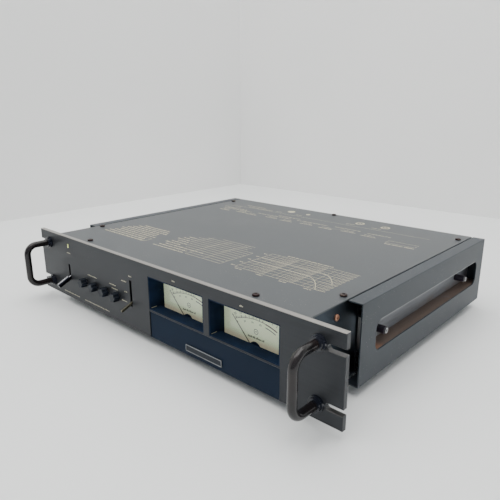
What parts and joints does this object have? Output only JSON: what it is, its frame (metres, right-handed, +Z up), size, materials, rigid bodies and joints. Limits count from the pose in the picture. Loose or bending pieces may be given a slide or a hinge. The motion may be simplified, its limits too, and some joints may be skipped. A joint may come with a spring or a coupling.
{
  "type": "power amplifier",
  "caption": "Slim rack-width stereo power amplifier: thick front panel with bar handles, level knobs, lever switches and needle meters, over a flat case with side heat sinks.",
  "frame": {"origin": "middle of the footprint at the bottom of the feet; handles and back terminals set its depth", "axes": "+X to the right seen from the front, +Y from the front panel to the back, +Z up"},
  "size_m": [0.48, 0.405, 0.091],
  "materials": {
    "panel_anodised": "fine brushed, dark grey anodised",
    "trim_finish": "matt blue-black paint",
    "badge_metal": "dark field with a bright rim",
    "handle_finish": "gloss brown-black enamel",
    "collar_finish": "gloss brown-black enamel",
    "cover_paint": "satin grey paint with cream print",
    "side_paint": "satin blue-grey paint",
    "frame_steel": "zinc-plated steel",
    "rear_paint": "satin dark grey paint",
    "sink_anodised": "dark anodised extrusion",
    "screw_dark": "black oxide",
    "screw_copper": "copper-flashed steel",
    "screw_light": "nickel plate",
    "standoff_black": "moulded",
    "meter_black": "moulded black",
    "meter_lens": "clear",
    "scale_card": "matt cream-green paint with printed scale",
    "needle_metal": "matt black",
    "lever_chrome": "polished",
    "lever_dark": "matt black",
    "switch_plastic": "moulded",
    "knob_plastic": "moulded black",
    "shaft_metal": "turned",
    "pot_metal": "plated",
    "led_green": "clear tinted",
    "transistor_can": "nickel-plated can",
    "core_steel": "varnished laminations",
    "winding_wrap": "enamelled copper under tape",
    "capacitor_sleeve": "shrink sleeve",
    "board_laminate": "phenolic board with parts",
    "fuse_plastic": "moulded black",
    "jack_metal": "nickel over brass",
    "post_metal": "turned",
    "cap_plastic": "moulded",
    "gland_rubber": "moulded",
    "foot_rubber": "moulded"
  },
  "bodies": {
    "chassis": {"front_panel": "panel_anodised", "trim_panel": "trim_finish", "badge_plate": "badge_metal", "handle_left": "handle_finish", "handle_right": "handle_finish", "handle_collars": "collar_finish", "top_cover": "cover_paint", "side_cover_left": "side_paint", "side_cover_right": "side_paint", "sub_panel": "frame_steel", "chassis_side_left": "frame_steel", "chassis_side_right": "frame_steel", "bottom_plate": "frame_steel", "transformer_frame": "frame_steel", "capacitor_clamps": "frame_steel", "rear_panel": "rear_paint", "heatsink_left": "sink_anodised", "heatsink_right": "sink_anodised", "cover_screws": "screw_dark", "side_cover_screws": "screw_dark", "foot_screws": "screw_dark", "handle_bolts": "screw_dark", "frame_screws": "screw_copper", "standoff_screws": "screw_light", "side_standoffs": "standoff_black", "meter_bezel": "meter_black", "meter_cases": "meter_black", "meter_lenses": "meter_lens", "meter_scales": "scale_card", "power_switch": "switch_plastic", "range_switch": "switch_plastic", "control_pots": "pot_metal", "power_led": "led_green", "power_transistors": "transistor_can", "transformer_core": "core_steel", "transformer_winding": "winding_wrap", "filter_capacitors": "capacitor_sleeve", "amplifier_board": "board_laminate", "power_board": "board_laminate", "fuse_holder": "fuse_plastic", "input_jacks": "jack_metal", "speaker_posts": "post_metal", "mains_gland": "gland_rubber", "feet": "foot_rubber"},
    "power_lever": {"power_lever": "lever_chrome"},
    "range_lever": {"range_lever": "lever_dark"},
    "knob_1": {"knob_1": "knob_plastic", "control_shaft_1": "shaft_metal"},
    "knob_2": {"knob_2": "knob_plastic", "control_shaft_2": "shaft_metal"},
    "knob_3": {"knob_3": "knob_plastic", "control_shaft_3": "shaft_metal"},
    "knob_4": {"knob_4": "knob_plastic", "control_shaft_4": "shaft_metal"},
    "needle_left": {"needle_left": "needle_metal"},
    "needle_right": {"needle_right": "needle_metal"},
    "post_cap_1": {"post_cap_1": "cap_plastic"},
    "post_cap_2": {"post_cap_2": "cap_plastic"},
    "post_cap_3": {"post_cap_3": "cap_plastic"},
    "post_cap_4": {"post_cap_4": "cap_plastic"}
  },
  "joints": [
    {"name": "power_lever_turn", "type": "hinge", "parent": "chassis", "child": "power_lever", "pos_m": [-0.1693, -0.154, 0.045], "axis": [-1, 0, 0], "range_deg": [0, 54]},
    {"name": "range_lever_turn", "type": "hinge", "parent": "chassis", "child": "range_lever", "pos_m": [-0.0333, -0.142, 0.0504], "axis": [-1, 0, 0], "range_deg": [0, 48]},
    {"name": "knob_1_turn", "type": "hinge", "parent": "chassis", "child": "knob_1", "pos_m": [-0.1315, -0.171, 0.0402], "axis": [0, -1, 0], "range_deg": [-150, 150]},
    {"name": "knob_2_turn", "type": "hinge", "parent": "chassis", "child": "knob_2", "pos_m": [-0.1079, -0.171, 0.0402], "axis": [0, -1, 0], "range_deg": [-150, 150]},
    {"name": "knob_3_turn", "type": "hinge", "parent": "chassis", "child": "knob_3", "pos_m": [-0.0843, -0.171, 0.0402], "axis": [0, -1, 0], "range_deg": [-150, 150]},
    {"name": "knob_4_turn", "type": "hinge", "parent": "chassis", "child": "knob_4", "pos_m": [-0.0607, -0.171, 0.0402], "axis": [0, -1, 0], "range_deg": [-150, 150]},
    {"name": "needle_left_turn", "type": "hinge", "parent": "chassis", "child": "needle_left", "pos_m": [0.04225, -0.148, 0.0305], "axis": [0, 1, 0], "range_deg": [0, 88], "stiffness_Nm_per_rad": 0.0005, "springref_deg": -20.05},
    {"name": "needle_right_turn", "type": "hinge", "parent": "chassis", "child": "needle_right", "pos_m": [0.13525, -0.148, 0.0305], "axis": [0, 1, 0], "range_deg": [0, 88], "stiffness_Nm_per_rad": 0.0005, "springref_deg": -20.05},
    {"name": "post_cap_1_turn", "type": "hinge", "parent": "chassis", "child": "post_cap_1", "pos_m": [-0.0636, 0.193, 0.053], "axis": [0, 1, 0], "range_deg": [0, 720]},
    {"name": "post_cap_2_turn", "type": "hinge", "parent": "chassis", "child": "post_cap_2", "pos_m": [-0.0312, 0.193, 0.053], "axis": [0, 1, 0], "range_deg": [0, 720]},
    {"name": "post_cap_3_turn", "type": "hinge", "parent": "chassis", "child": "post_cap_3", "pos_m": [0.0589, 0.193, 0.053], "axis": [0, 1, 0], "range_deg": [0, 720]},
    {"name": "post_cap_4_turn", "type": "hinge", "parent": "chassis", "child": "post_cap_4", "pos_m": [0.0979, 0.193, 0.053], "axis": [0, 1, 0], "range_deg": [0, 720]}
  ]
}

--*--

Required task - Exactly reproduce the material above.

Written response -
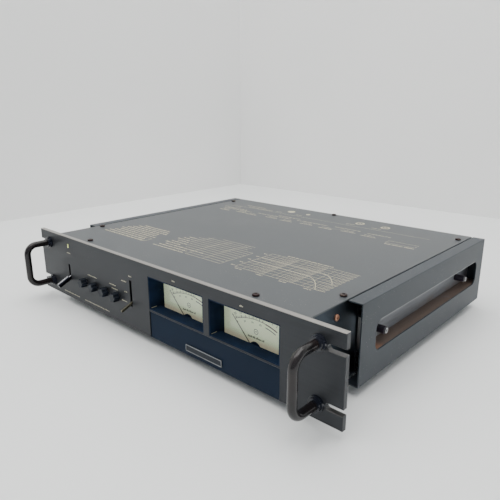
What parts and joints does this object have? Output only JSON: what it is, its frame (metres, right-handed, +Z up), size, materials, rigid bodies and joints. Limits count from the pose in the picture. Loose or bending pieces may be given a slide or a hinge. The motion may be simplified, its limits too, and some joints may be skipped. A joint may come with a spring or a coupling.
{
  "type": "power amplifier",
  "caption": "Slim rack-width stereo power amplifier: thick front panel with bar handles, level knobs, lever switches and needle meters, over a flat case with side heat sinks.",
  "frame": {"origin": "middle of the footprint at the bottom of the feet; handles and back terminals set its depth", "axes": "+X to the right seen from the front, +Y from the front panel to the back, +Z up"},
  "size_m": [0.48, 0.405, 0.091],
  "materials": {
    "panel_anodised": "fine brushed, dark grey anodised",
    "trim_finish": "matt blue-black paint",
    "badge_metal": "dark field with a bright rim",
    "handle_finish": "gloss brown-black enamel",
    "collar_finish": "gloss brown-black enamel",
    "cover_paint": "satin grey paint with cream print",
    "side_paint": "satin blue-grey paint",
    "frame_steel": "zinc-plated steel",
    "rear_paint": "satin dark grey paint",
    "sink_anodised": "dark anodised extrusion",
    "screw_dark": "black oxide",
    "screw_copper": "copper-flashed steel",
    "screw_light": "nickel plate",
    "standoff_black": "moulded",
    "meter_black": "moulded black",
    "meter_lens": "clear",
    "scale_card": "matt cream-green paint with printed scale",
    "needle_metal": "matt black",
    "lever_chrome": "polished",
    "lever_dark": "matt black",
    "switch_plastic": "moulded",
    "knob_plastic": "moulded black",
    "shaft_metal": "turned",
    "pot_metal": "plated",
    "led_green": "clear tinted",
    "transistor_can": "nickel-plated can",
    "core_steel": "varnished laminations",
    "winding_wrap": "enamelled copper under tape",
    "capacitor_sleeve": "shrink sleeve",
    "board_laminate": "phenolic board with parts",
    "fuse_plastic": "moulded black",
    "jack_metal": "nickel over brass",
    "post_metal": "turned",
    "cap_plastic": "moulded",
    "gland_rubber": "moulded",
    "foot_rubber": "moulded"
  },
  "bodies": {
    "chassis": {"front_panel": "panel_anodised", "trim_panel": "trim_finish", "badge_plate": "badge_metal", "handle_left": "handle_finish", "handle_right": "handle_finish", "handle_collars": "collar_finish", "top_cover": "cover_paint", "side_cover_left": "side_paint", "side_cover_right": "side_paint", "sub_panel": "frame_steel", "chassis_side_left": "frame_steel", "chassis_side_right": "frame_steel", "bottom_plate": "frame_steel", "transformer_frame": "frame_steel", "capacitor_clamps": "frame_steel", "rear_panel": "rear_paint", "heatsink_left": "sink_anodised", "heatsink_right": "sink_anodised", "cover_screws": "screw_dark", "side_cover_screws": "screw_dark", "foot_screws": "screw_dark", "handle_bolts": "screw_dark", "frame_screws": "screw_copper", "standoff_screws": "screw_light", "side_standoffs": "standoff_black", "meter_bezel": "meter_black", "meter_cases": "meter_black", "meter_lenses": "meter_lens", "meter_scales": "scale_card", "power_switch": "switch_plastic", "range_switch": "switch_plastic", "control_pots": "pot_metal", "power_led": "led_green", "power_transistors": "transistor_can", "transformer_core": "core_steel", "transformer_winding": "winding_wrap", "filter_capacitors": "capacitor_sleeve", "amplifier_board": "board_laminate", "power_board": "board_laminate", "fuse_holder": "fuse_plastic", "input_jacks": "jack_metal", "speaker_posts": "post_metal", "mains_gland": "gland_rubber", "feet": "foot_rubber"},
    "power_lever": {"power_lever": "lever_chrome"},
    "range_lever": {"range_lever": "lever_dark"},
    "knob_1": {"knob_1": "knob_plastic", "control_shaft_1": "shaft_metal"},
    "knob_2": {"knob_2": "knob_plastic", "control_shaft_2": "shaft_metal"},
    "knob_3": {"knob_3": "knob_plastic", "control_shaft_3": "shaft_metal"},
    "knob_4": {"knob_4": "knob_plastic", "control_shaft_4": "shaft_metal"},
    "needle_left": {"needle_left": "needle_metal"},
    "needle_right": {"needle_right": "needle_metal"},
    "post_cap_1": {"post_cap_1": "cap_plastic"},
    "post_cap_2": {"post_cap_2": "cap_plastic"},
    "post_cap_3": {"post_cap_3": "cap_plastic"},
    "post_cap_4": {"post_cap_4": "cap_plastic"}
  },
  "joints": [
    {"name": "power_lever_turn", "type": "hinge", "parent": "chassis", "child": "power_lever", "pos_m": [-0.1693, -0.154, 0.045], "axis": [-1, 0, 0], "range_deg": [0, 54]},
    {"name": "range_lever_turn", "type": "hinge", "parent": "chassis", "child": "range_lever", "pos_m": [-0.0333, -0.142, 0.0504], "axis": [-1, 0, 0], "range_deg": [0, 48]},
    {"name": "knob_1_turn", "type": "hinge", "parent": "chassis", "child": "knob_1", "pos_m": [-0.1315, -0.171, 0.0402], "axis": [0, -1, 0], "range_deg": [-150, 150]},
    {"name": "knob_2_turn", "type": "hinge", "parent": "chassis", "child": "knob_2", "pos_m": [-0.1079, -0.171, 0.0402], "axis": [0, -1, 0], "range_deg": [-150, 150]},
    {"name": "knob_3_turn", "type": "hinge", "parent": "chassis", "child": "knob_3", "pos_m": [-0.0843, -0.171, 0.0402], "axis": [0, -1, 0], "range_deg": [-150, 150]},
    {"name": "knob_4_turn", "type": "hinge", "parent": "chassis", "child": "knob_4", "pos_m": [-0.0607, -0.171, 0.0402], "axis": [0, -1, 0], "range_deg": [-150, 150]},
    {"name": "needle_left_turn", "type": "hinge", "parent": "chassis", "child": "needle_left", "pos_m": [0.04225, -0.148, 0.0305], "axis": [0, 1, 0], "range_deg": [0, 88], "stiffness_Nm_per_rad": 0.0005, "springref_deg": -20.05},
    {"name": "needle_right_turn", "type": "hinge", "parent": "chassis", "child": "needle_right", "pos_m": [0.13525, -0.148, 0.0305], "axis": [0, 1, 0], "range_deg": [0, 88], "stiffness_Nm_per_rad": 0.0005, "springref_deg": -20.05},
    {"name": "post_cap_1_turn", "type": "hinge", "parent": "chassis", "child": "post_cap_1", "pos_m": [-0.0636, 0.193, 0.053], "axis": [0, 1, 0], "range_deg": [0, 720]},
    {"name": "post_cap_2_turn", "type": "hinge", "parent": "chassis", "child": "post_cap_2", "pos_m": [-0.0312, 0.193, 0.053], "axis": [0, 1, 0], "range_deg": [0, 720]},
    {"name": "post_cap_3_turn", "type": "hinge", "parent": "chassis", "child": "post_cap_3", "pos_m": [0.0589, 0.193, 0.053], "axis": [0, 1, 0], "range_deg": [0, 720]},
    {"name": "post_cap_4_turn", "type": "hinge", "parent": "chassis", "child": "post_cap_4", "pos_m": [0.0979, 0.193, 0.053], "axis": [0, 1, 0], "range_deg": [0, 720]}
  ]
}